Ja, darüber diskutieren nun alle. Es ist so, daß die kriminaltechnische Untersuchung ergeben haben soll, daß vor der Wohnungstür des Nachbarn seiner Eltern der Brandherd gelegen hat. Und dort soll eine brennbare Flüssigkeit den Flur entlang die Treppe runtergelaufen sein, und damit soll dann eben alles gebrannt haben, als das angezündet worden sei.
F: Hätte auch ein Fremdtäter in das Haus gelangen können?
Da scheiden sich die Geister. Die Polizei sagt, die Tür sei sogar zweimal abgeschlossen gewesen. Mehrere Hausbewohner hingegen, also nicht nur Safoan, berichten mir, daß die Scheibe in der Aluminiumtür schon lange kaputt gewesen sei. So hätte man sich Eingang verschaffen können, wenn man mit einem Fuß dagegengetreten hätte.
F: Hat Ihr Mandant Safoan auch davon berichtet, daß der Brand an mehreren Stellen ausgebrochen sei?
Nein, er selbst hat nicht gesehen, wo es gebrannt hat. Safoan hat, nachdem ihn seine Nachbarin mit Klopfen an der Wand geweckt hatte, nichts weiter als die Tür aufgemacht. Als ihm dann furchtbarer Qualm entgegenkam, hat er die Tür wieder geschlossen.
F: Bewohner haben berichtet, daß es schon mehrere versuchte Brandanschläge gegeben habe. Im Dezember 1995 soll eine brennbare Flüssigkeit in das Haus geschleudert worden sein.

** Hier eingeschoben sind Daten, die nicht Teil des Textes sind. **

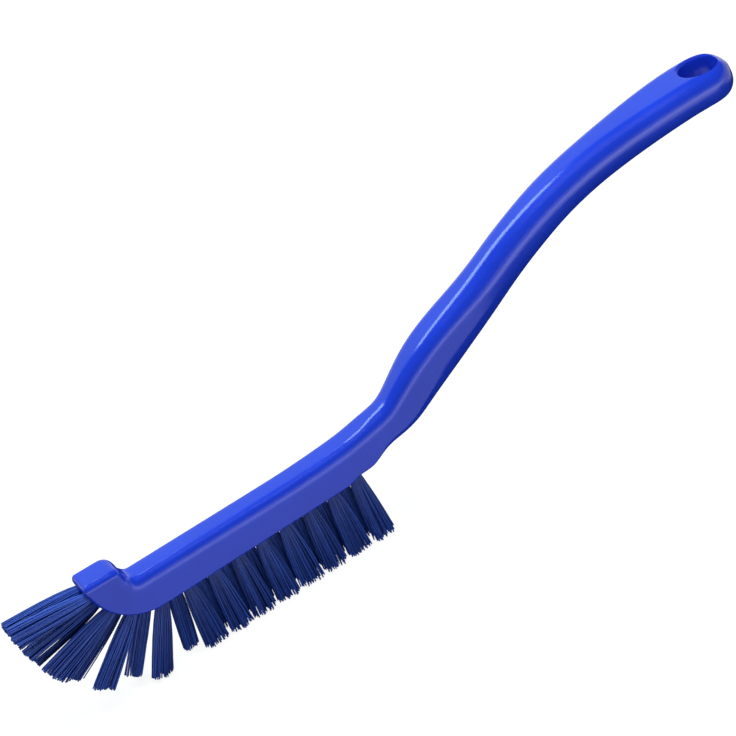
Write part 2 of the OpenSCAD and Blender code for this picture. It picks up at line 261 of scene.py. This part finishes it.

Ja. Die Bewohner sagen, daß ein Behälter mit einer teerartigen Flüssigkeit in das Haus geworfen worden sein soll. Die Polizei bestreitet dies, weil ihr die Sache im Dezember vielleicht nicht wichtig genug war, um aufzunehmen, daß dennoch nichts gebrannt hat. Aber so viele berichten davon, daß es wohl stimmen muß.
F: Verfolgt die Polizei diese Spur Ihrer Kenntnis nach nicht oder zu wenig?
Das weiß ich nicht. Ich kann das jetzt nur annehmen, weil es so ist, daß der Polizeichef am Montag morgen gesagt hat, man sei nun dabei, die Mitwisser und Mittäter zu ermitteln. Das wäre meines Erachtens nach eine Einengung der Ermittlungen, die nicht hinzunehmen wäre, denn man sollte nach wie vor den Täter ermitteln.
F: Wie bewerten Sie die Beweislage gegen Ihren Mandanten?
Also ich empfinde sie als dünn, die Staatsanwälte finden sie hervorragend.
F: Das mögliche Tatmotiv ist ziemlich unklar. Jetzt wird davon gesprochen, daß es Konflikte zwischen Arabern und Afrikanern gegeben haben soll. Ist Ihnen das bekannt?
Inzwischen ist es so, daß auch die Afrikaner sagen, wir kannten den, wir sind gut mit ihm ausgekommen, und es gibt und gab dort keinen Streit. Sie haben deutlich gemacht, daß sie ihn nicht für den Täter halten, und das würden sie wohl kaum tun, wenn es hier irgendwelche Konflikte gegeben hätte.